Non è un caso che all’interno dell’entourage presidenziale una parola serpeggi sempre più frequentemente: reconciliation, ovvero la riconciliazione di bilancio. Una speciale procedura congressuale che consente un passaggio legislativo, in materia fiscale e di spesa pubblica, più semplice e veloce
Invero, mentre la maggior parte delle proposte di legge richiede una super maggioranza in Senato di 60 voti, il ricorso allo strumento della riconciliazione riduce il numero di voti a 51 (maggioranza semplice). Si tratta tuttavia di uno strumento di legge potente ma macchinoso, a cui si può ricorrere solo un numero limitato di volte l’anno.
Promesse elettorali: reshoring, Salt e sostegno alle famiglie
Portare a casa, possibilmente nei primi 100 giorni, l’estensione delle disposizioni del Tax cuts and jobs act (Tcja) sarebbe un’importante vittoria della nuova amministrazione, che si potrà, successivamente, concentrare sulle numerose promesse elettorali che potrebbero essere rimandate più avanti nel corso dell’anno.

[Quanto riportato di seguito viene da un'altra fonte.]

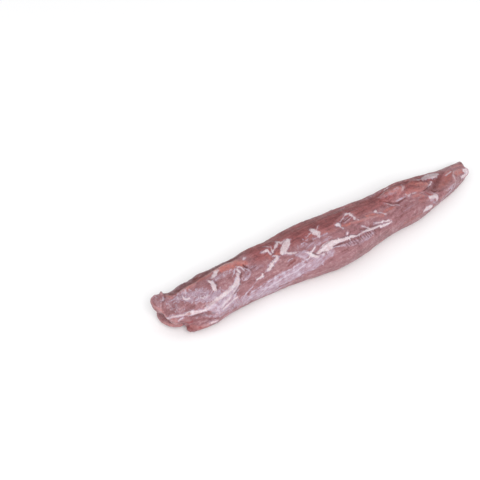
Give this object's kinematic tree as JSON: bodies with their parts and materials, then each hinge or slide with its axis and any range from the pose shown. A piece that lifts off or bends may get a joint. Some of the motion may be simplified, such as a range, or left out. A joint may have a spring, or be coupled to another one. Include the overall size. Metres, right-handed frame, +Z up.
{
  "type": "raw pork tenderloin",
  "caption": "Whole raw pork tenderloin, a long tapering loin with a layered cut head, a silver skin ribbon and a thin tail, resting on its flat underside.",
  "frame": {"origin": "middle of the underside, at the level it rests on", "axes": "+X along the loin from the thick cut head to the thin tail, +Z up, -Y towards the near side that carries the silver skin"},
  "size_m": [0.3518, 0.0574, 0.0373],
  "materials": {
    "raw_meat": "moist satin raw pork with silver skin and streaks of fat"
  },
  "bodies": {
    "root": {"tenderloin": "raw_meat"}
  },
  "joints": []
}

Tra di esse le più reclamizzate sono certamente:
- il ripristino dell’integrale detrazione fiscale per le imposte statali e locali (Salt), che lo stesso presidente Trump, nel 2017, ha limitato a un tetto massimo di $ 10.000;
- il cosiddetto reshoring, ossia il rientro delle aziende statunitensi con il conseguente rilanciando dell’occupazione interna, tramite l’abbassamento dell’aliquota sulle società dal 21 al 20% e, in un secondo momento, al 15%;
- l’innalzamento delle misure di sostegno alle famiglie, fortemente voluto dal vicepresidente Jd Vance, tramite un credito, cosiddetto Child tax credit (Ctc), di $5.000 dollari per tutti i genitori, indipendentemente dalla loro classe di reddito.
Deregolamentazione e criptovalute: le novità di Trump 2.0
C’è inoltre molta attesa per il programma di deregolamentazione, volto a ridurre il potere di controllo delle agenzie federali, che interesserà il settore ambientale tramite una diminuzione di vincoli e un aumento dell’esplorazione e della produzione di energia fossile. Senza escludere, inoltre, che gli Stati Uniti possano uscire dall’accordo di Parigi.
L’ondata deregolamentare riguarderà anche e, soprattutto, il settore finanziario. In molti sono pronti a scommettere che l’amministrazione Trump 2.0 abrogherà la legge Dodd-Frank, che impone alle banche statunitensi di accantonare più riserve per prevenire le crisi e, che già durante il suo primo mandato, Trump aveva attaccato con una legge che ne allentava e semplificava i vincoli.
A ciò va, in ultimo, aggiunto la volontà del presidente, di puntare sulle valute digitali tanto da valutare, per la prima volta nella storia americana, un ruolo di un consigliere della Casa Bianca sugli asset digitali. Oltre alla proposta di istituire una riserva strategica in bitcoin e di sostenere le strutture di mining a medio termine.